WE RECEIVED A TIP from Airtightnoodle to check out the website of Don McLeroy, a dentist in Central Texas who is the chairman of the Texas State Board of Education. The Board is ground zero for the debate over teaching the “Strengths and Weaknesses” of evolution, which is currently raging in Texas, and about which we’ve been reporting.
Because McLeroy is in the middle of the swirling mess in Texas, we thought Curmudgeon fans might enjoy taking a look at his website: A Little Clear Thinking About Texas Public Schools.
“Clear thinking” indeed. Somehow it hasn’t occurred to McLeroy that if the Intelligent Designer were even moderately competent at his work, there would be no need for the occupation of dentistry. And what about the undeniable fact that 90% of all species that ever lived are now extinct? Is the Designer an incompetent boob?
But let’s confine ourselves to McLeroy’s website. The site has a picture of McLeroy, and his resume, which informs us:
He holds a Bachelor of Science degree in Electrical Engineering from Texas A&M University and a Doctor of Dental Science degree from The University of Texas Dental Branch in Houston.
That is an unusual educational history. We also learn this endearing fact:
McLeroy is a fourth-grade Sunday school teacher at Grace Bible Church in College Station…
McLeroy’s website also has a link to this: Thoughts on Naturalism and Intelligent Design The Sunday School Lecture. It appears to be the work of McLeroy himself, so it’s worth a look in order to understand the mind of this dentist who is actively promoting a policy that would undermine science education in Texas. A couple of excerpts will be sufficient (with bold added for emphasis):
What is our main target? …
Is it Darwinian evolution? Darwinian evolution is not biblical either; it is not supported by evidence. Yes, that must be the target but Darwinian evolution is not the main target we need to focus on. In intelligent design there is a bigger target.
What is this bigger target? In the words of Phillip Johnson it is “metaphysical naturalism” or “materialism” or just plain old “naturalism”; it is the idea that nature is all there is. Modern science today is totally based on naturalism. In all of intelligent design’s arguments against both Darwinian evolution, and the chemical origin of life, it is their naturalistic base that is the ultimate target. The important aspect of Darwinian evolution is its naturalistic claim that all life is a result of purposeless, unintelligent, material causes.
In other words — although McLeroy might not publicly agree — the man is a flat-out creationtist. Further, he hopelessly confuses philosophical naturalism, which some people accept, and procedural naturalism, the working method of science. The distinction is essential, and by failing to be aware of it, McLeroy is hopelessly misled.
Science is necessarily limited to working only with observable (or detectable) phenomena because we can’t observe, test, experiment with, or make predictions based on spiritual phenomena. A scientist may believe that his laboratory is swirling with ghosts, demons, angels, and other spiritual entities, but they have no place in his scientific endeavors, because they are forever beyond the limited reach of his instruments. Procedural naturalism is an inevitable aspect of the trade-craft of science; but it is not necessarily part of a scientist’s overall philosophy of life.
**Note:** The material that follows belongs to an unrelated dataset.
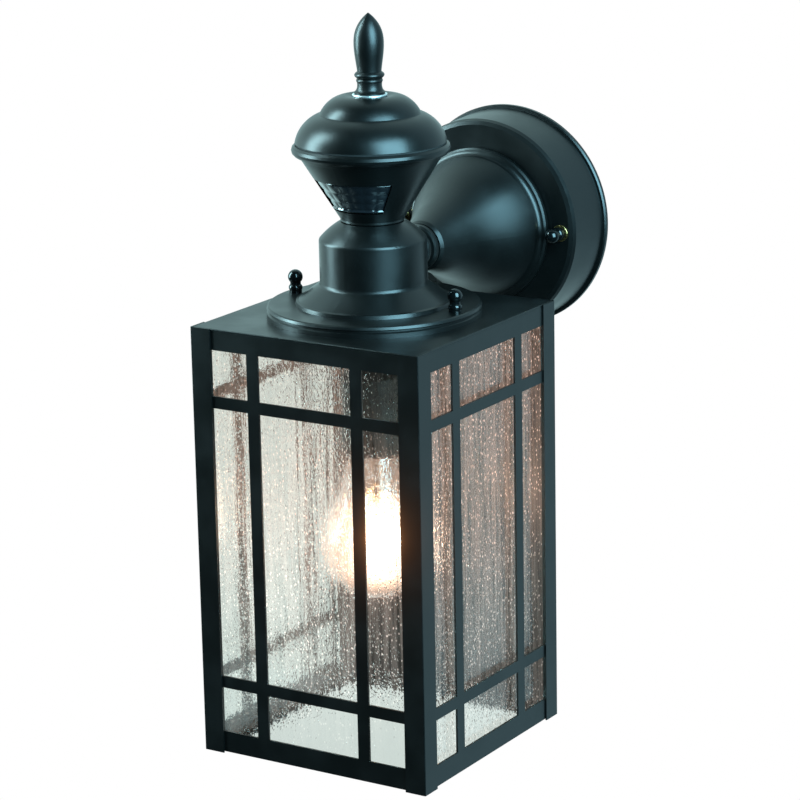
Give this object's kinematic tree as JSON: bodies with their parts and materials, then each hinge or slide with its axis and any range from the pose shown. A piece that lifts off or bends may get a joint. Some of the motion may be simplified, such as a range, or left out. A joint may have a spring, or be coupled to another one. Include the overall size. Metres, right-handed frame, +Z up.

One more excerpt, and this one really says it all:
And why is intelligent design considered a “big tent”? It is because anyone opposed to naturalism is welcomed into the movement. All of us, progressive creationists, recent creationists, old earthers, and young earthers are welcomed in this tent. Intelligent design here at Grace Bible Church is a smaller tent than the intelligent design movement itself. We are all biblical literalists and believe the Bible to be inerrant. It is good to remember that the intelligent design movement is a bigger tent. There is no reason to attack one another over our disagreements, though we should rigorously examine our Bible, and see how our views fit the Scriptures and how coherent a creation story they tell. Remember, naturalism is the main target.
Your Curmudgeon has no quarrel with McLeroy’s faith. But the problem is that he’s determined to insert it into the science classes in Texas. Whatever this dentist believes, it’s definitely not science. It’s fine for his family, his church, and his dental practice — however that might work — but unless the Constitution is amended to empower government to institute theocracy, this dentist’s religious opinions have no place in the science curriculum of state-run schools.